A last opinion from Father Francis Riley: “The crux of the issue is that we’re a religious group involved here. You don’t like throwing out a poor family, but some member might be pushing drugs, and you have to think of the broader community. It’s like running a school. You don’t want to throw anybody out, but on the other hand, you have to teach. Same here — except we’re running a housing project.”
He was eighteen, maybe nineteen years old, with cola eyes and whiskerless brown skin, and his hair, which was swept back in an impeccable bubble, was black with a brown sheen.
With calm disdain he heard the question, “How do you like living in Villa Nueva?” — San Ysidro’s village of 394 rent-subsidized apartments, the largest of its kind in San Diego.

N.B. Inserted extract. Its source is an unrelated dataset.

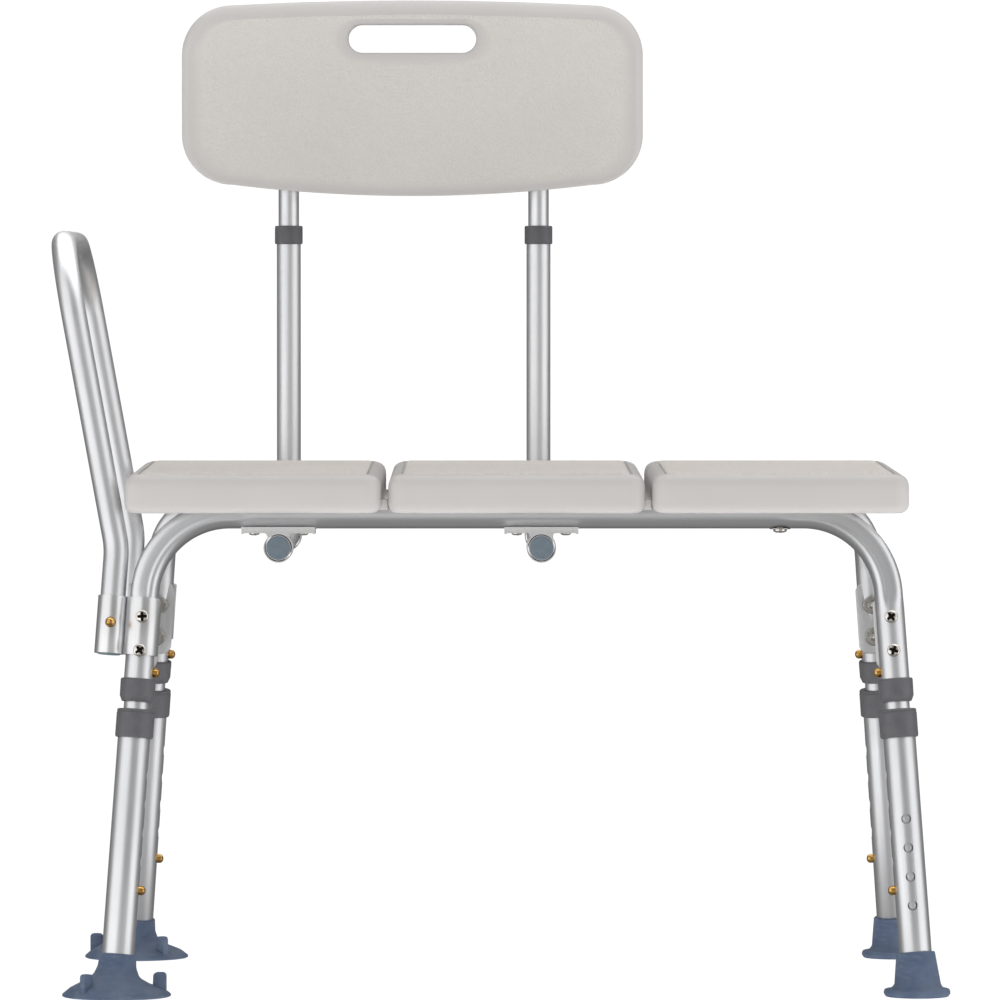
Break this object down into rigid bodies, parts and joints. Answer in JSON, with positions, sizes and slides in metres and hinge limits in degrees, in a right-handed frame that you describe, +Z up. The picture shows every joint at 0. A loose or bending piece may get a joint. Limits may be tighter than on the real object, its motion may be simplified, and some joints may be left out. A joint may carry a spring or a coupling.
{
  "type": "bath transfer bench",
  "caption": "Bath transfer bench with a three-panel seat on splayed tubular frames, height-adjustable legs with suction and rubber feet, a side arm rail and a slotted backrest.",
  "frame": {"origin": "bottom centre of the bounding box, on the floor", "axes": "+Z up, -Y the front that the sitter faces, +X along the seat away from the arm rail"},
  "size_m": [0.7928, 0.5298, 0.8863],
  "materials": {
    "panel_plastic": "blow-moulded, fine pebble grain, warm off-white",
    "satin_aluminium": "satin anodised, drawn tube",
    "collar_plastic": "semi-gloss charcoal moulding",
    "foot_rubber": "matte slate-blue rubber with a dusty bloom",
    "cap_plastic": "matte blue-grey moulding",
    "button_brass": "passivated brass dome",
    "fastener_steel": "nickel-plated screws, nuts and washers"
  },
  "bodies": {
    "bench": {"seat_panel_left": "panel_plastic", "seat_panel_middle": "panel_plastic", "seat_panel_right": "panel_plastic", "front_frame": "satin_aluminium", "rear_frame": "satin_aluminium", "side_brace_left": "satin_aluminium", "side_brace_right": "satin_aluminium", "arm_rail": "satin_aluminium", "arm_bracket_front": "satin_aluminium", "arm_bracket_rear": "satin_aluminium", "arm_plug_front": "cap_plastic", "arm_plug_rear": "cap_plastic", "back_bracket_front_left": "satin_aluminium", "back_bracket_front_right": "satin_aluminium", "back_bracket_rear_left": "satin_aluminium", "back_bracket_rear_right": "satin_aluminium", "inner_leg_front_left": "satin_aluminium", "frame_collar_front_left": "collar_plastic", "inner_leg_front_right": "satin_aluminium", "frame_collar_front_right": "collar_plastic", "inner_leg_rear_left": "satin_aluminium", "frame_collar_rear_left": "collar_plastic", "inner_leg_rear_right": "satin_aluminium", "frame_collar_rear_right": "collar_plastic"},
    "leg_front_left": {"lower_leg_front_left": "satin_aluminium", "leg_collar_front_left": "collar_plastic", "suction_foot_front_left": "foot_rubber"},
    "leg_front_right": {"lower_leg_front_right": "satin_aluminium", "leg_collar_front_right": "collar_plastic", "rubber_tip_front_right": "foot_rubber"},
    "leg_rear_left": {"lower_leg_rear_left": "satin_aluminium", "leg_collar_rear_left": "collar_plastic", "suction_foot_rear_left": "foot_rubber"},
    "leg_rear_right": {"lower_leg_rear_right": "satin_aluminium", "leg_collar_rear_right": "collar_plastic", "rubber_tip_rear_right": "foot_rubber"},
    "height_button_front_left": {"height_button_front_left": "button_brass"},
    "release_button_front_left": {"release_button_front_left": "button_brass"},
    "height_button_front_right": {"height_button_front_right": "button_brass"},
    "release_button_front_right": {"release_button_front_right": "button_brass"},
    "height_button_rear_left": {"height_button_rear_left": "button_brass"},
    "release_button_rear_left": {"release_button_rear_left": "button_brass"},
    "height_button_rear_right": {"height_button_rear_right": "button_brass"},
    "release_button_rear_right": {"release_button_rear_right": "button_brass"},
    "arm_button_front": {"arm_button_front": "button_brass"},
    "arm_button_rear": {"arm_button_rear": "button_brass"},
    "backrest": {"back_panel": "panel_plastic", "back_tube_left": "satin_aluminium", "back_upper_tube_left": "satin_aluminium", "back_collar_left": "collar_plastic", "back_end_cap_left": "cap_plastic", "back_tube_right": "satin_aluminium", "back_upper_tube_right": "satin_aluminium", "back_collar_right": "collar_plastic", "back_end_cap_right": "cap_plastic"},
    "back_button_left": {"back_button_left": "button_brass"},
    "back_button_right": {"back_button_right": "button_brass"}
  },
  "joints": [
    {"name": "height_front_left", "type": "slide", "parent": "bench", "child": "leg_front_left", "axis": [-0.0704, -0.1071, -0.9918], "range_m": [0, 0.1016], "deforming": ["height_button_front_left"]},
    {"name": "height_front_right", "type": "slide", "parent": "bench", "child": "leg_front_right", "axis": [0.0704, -0.1071, -0.9918], "range_m": [0, 0.1016], "deforming": ["height_button_front_right"]},
    {"name": "height_rear_left", "type": "slide", "parent": "bench", "child": "leg_rear_left", "axis": [-0.0704, 0.1071, -0.9918], "range_m": [0, 0.1016], "deforming": ["height_button_rear_left"]},
    {"name": "height_rear_right", "type": "slide", "parent": "bench", "child": "leg_rear_right", "axis": [0.0704, 0.1071, -0.9918], "range_m": [0, 0.1016], "deforming": ["height_button_rear_right"]},
    {"name": "press_height_front_left", "type": "slide", "parent": "bench", "child": "height_button_front_left", "axis": [-0.9975, 0.0076, 0.07], "range_m": [0, 0.0075], "stiffness_N_per_m": 900, "deforming": ["height_button_front_left"]},
    {"name": "press_release_front_left", "type": "slide", "parent": "bench", "child": "release_button_front_left", "axis": [-0.9975, 0.0076, 0.07], "range_m": [0, 0.007], "stiffness_N_per_m": 900, "deforming": ["release_button_front_left"]},
    {"name": "press_height_front_right", "type": "slide", "parent": "bench", "child": "height_button_front_right", "axis": [0.9975, 0.0076, 0.07], "range_m": [0, 0.0075], "stiffness_N_per_m": 900, "deforming": ["height_button_front_right"]},
    {"name": "press_release_front_right", "type": "slide", "parent": "bench", "child": "release_button_front_right", "axis": [0.9975, 0.0076, 0.07], "range_m": [0, 0.007], "stiffness_N_per_m": 900, "deforming": ["release_button_front_right"]},
    {"name": "press_height_rear_left", "type": "slide", "parent": "bench", "child": "height_button_rear_left", "axis": [-0.9975, -0.0076, 0.07], "range_m": [0, 0.0075], "stiffness_N_per_m": 900, "deforming": ["height_button_rear_left"]},
    {"name": "press_release_rear_left", "type": "slide", "parent": "bench", "child": "release_button_rear_left", "axis": [-0.9975, -0.0076, 0.07], "range_m": [0, 0.007], "stiffness_N_per_m": 900, "deforming": ["release_button_rear_left"]},
    {"name": "press_height_rear_right", "type": "slide", "parent": "bench", "child": "height_button_rear_right", "axis": [0.9975, -0.0076, 0.07], "range_m": [0, 0.0075], "stiffness_N_per_m": 900, "deforming": ["height_button_rear_right"]},
    {"name": "press_release_rear_right", "type": "slide", "parent": "bench", "child": "release_button_rear_right", "axis": [0.9975, -0.0076, 0.07], "range_m": [0, 0.007], "stiffness_N_per_m": 900, "deforming": ["release_button_rear_right"]},
    {"name": "press_arm_front", "type": "slide", "parent": "bench", "child": "arm_button_front", "axis": [0, 0.9942, -0.1074], "range_m": [0, 0.0085], "stiffness_N_per_m": 900, "deforming": ["arm_button_front"]},
    {"name": "press_arm_rear", "type": "slide", "parent": "bench", "child": "arm_button_rear", "axis": [0, -0.9942, -0.1074], "range_m": [0, 0.0085], "stiffness_N_per_m": 900, "deforming": ["arm_button_rear"]},
    {"name": "backrest_slide", "type": "slide", "parent": "bench", "child": "backrest", "axis": [0, 1, 0], "range_m": [0, 0.4]},
    {"name": "press_back_left", "type": "slide", "parent": "backrest", "child": "back_button_left", "axis": [0, -1, 0], "range_m": [0, 0.0072], "stiffness_N_per_m": 900, "deforming": ["back_button_left"]},
    {"name": "press_back_right", "type": "slide", "parent": "backrest", "child": "back_button_right", "axis": [0, -1, 0], "range_m": [0, 0.0072], "stiffness_N_per_m": 900, "deforming": ["back_button_right"]}
  ]
}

He considered his response, released an obscenity, and resumed silence.
Another question: “But what’s the matter with this place? It’s clean. It’s well run.’’

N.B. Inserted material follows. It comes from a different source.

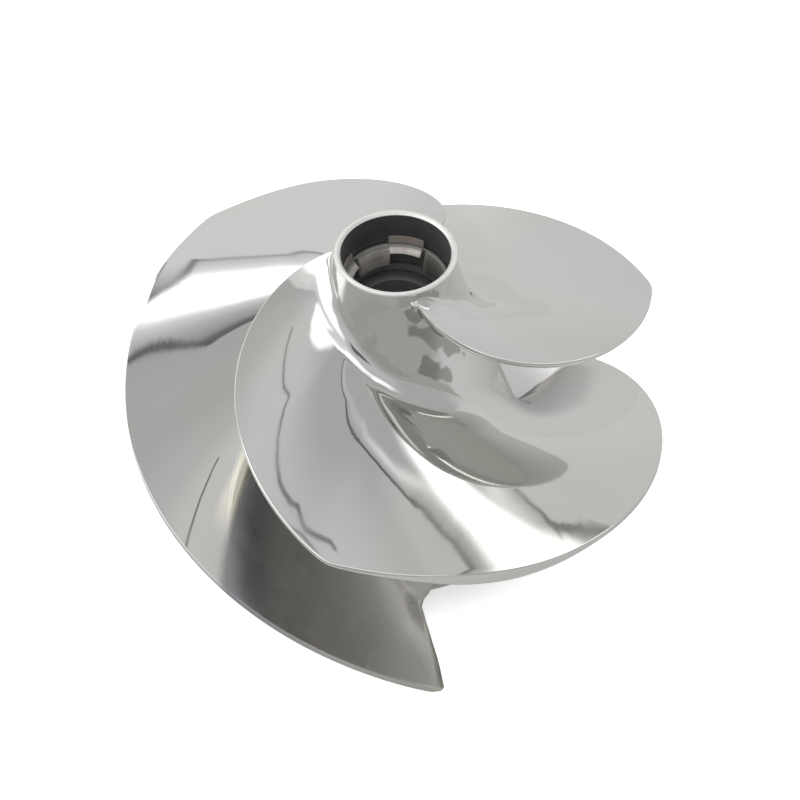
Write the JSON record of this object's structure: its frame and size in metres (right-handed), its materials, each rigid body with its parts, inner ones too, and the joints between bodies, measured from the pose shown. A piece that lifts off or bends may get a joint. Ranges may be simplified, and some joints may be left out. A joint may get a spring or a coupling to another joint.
{
  "type": "mixed-flow pump impeller",
  "caption": "Polished steel impeller with long swept blades on a hollow flared hub, driven through a castellated ring in its nose bore.",
  "frame": {"origin": "on the shaft axis in the rear plane, where the hub rim and the blades' trailing edges end", "axes": "+Z along the shaft axis towards the nose; seen from the front of the picture +X is to the right"},
  "size_m": [0.1549, 0.1549, 0.094],
  "materials": {
    "polished_steel": "mirror polished stainless steel",
    "machined_steel": "turned stainless steel with fine tool marks",
    "cast_steel": "as cast, dull grey"
  },
  "bodies": {
    "root": {"hub_shell": "polished_steel", "drive_ring": "machined_steel", "shaft_sleeve": "machined_steel", "sleeve_web_1": "cast_steel", "sleeve_web_2": "cast_steel", "sleeve_web_3": "cast_steel", "blade_1": "polished_steel", "blade_2": "polished_steel", "blade_3": "polished_steel"}
  },
  "joints": []
}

“It’s East Berlin, man,” he said. “You can’t do nothing. They got a curfew. Ten o’clock. That’s why they got hassles with guards, man. And they got all these rules ...”
He shook his head, beginning a grin of disbelief. “Like you can’t be sitting in your car drinking a beer, you know?! The guard comes, writes you a fine, fifteen dollars. And not just kids, man! You can’t be even forty, fifty years old and drinking in your own ear.” Expletive. End of opinion.

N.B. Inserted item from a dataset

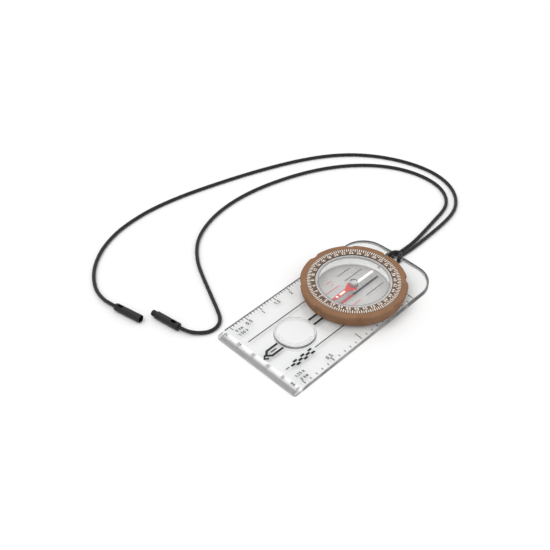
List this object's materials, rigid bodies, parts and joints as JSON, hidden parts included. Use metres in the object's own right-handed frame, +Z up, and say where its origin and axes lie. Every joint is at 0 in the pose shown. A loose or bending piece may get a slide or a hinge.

Villa Nueva is sponsored by the California Province of Augustinians, a Catholic order of men, nearly all of them priests, who, prior to the opening of the project in March of 1970, had had no experience in housing administration. The Augustinians — Augies, they’re called around the project — were for the most part educators. When the order came to California in 1922, its first activity was the founding of St. Augustine High School in North Park.
By the late 1960s the order was looking for ways to extend its ministry into social work. Father John Blethen, who was then the provincial leader, happened to hear through his brother-in-law who worked in a bank that the Gersten Construction Company of Los Angeles was building a low-income rental project which it wished to sell to a nonprofit sponsor. The project was going up on a hillside tomato field near the border. Most of the tenants would undoubtedly be of Mexican heritage, hence Catholic in name at least, and from that basis Father Blethen foresaw a plausible connection between the Augustinians and about 2000 people needing shelter.
After studying the tentative terms of the deal — the assumption of a $5.8 million mortgage for forty years at an interest rate of 6.75 percent — the Augustinians throughout the state put the matter to a vote, and, to Blethen’s mild surprise, they went for it.
They formed the Villa Nueva Corporation as a landlord entity, which would perform the normal functions of leasing units, maintaining buildings, and collecting rents, and which would also deal with the Department of Housing and Urban Development in applying rental subsidies to the poor. For rent the tenant would pay one-quarter of his or her monthly income, and if that amount fell short of the fair market value for the unit, the government would make up the difference. Initially the rentals ranged from $156 a month for a two-bedroom, to $182 for a four-bedroom, including utilities. A tenant’s share averaged seventy-five dollars.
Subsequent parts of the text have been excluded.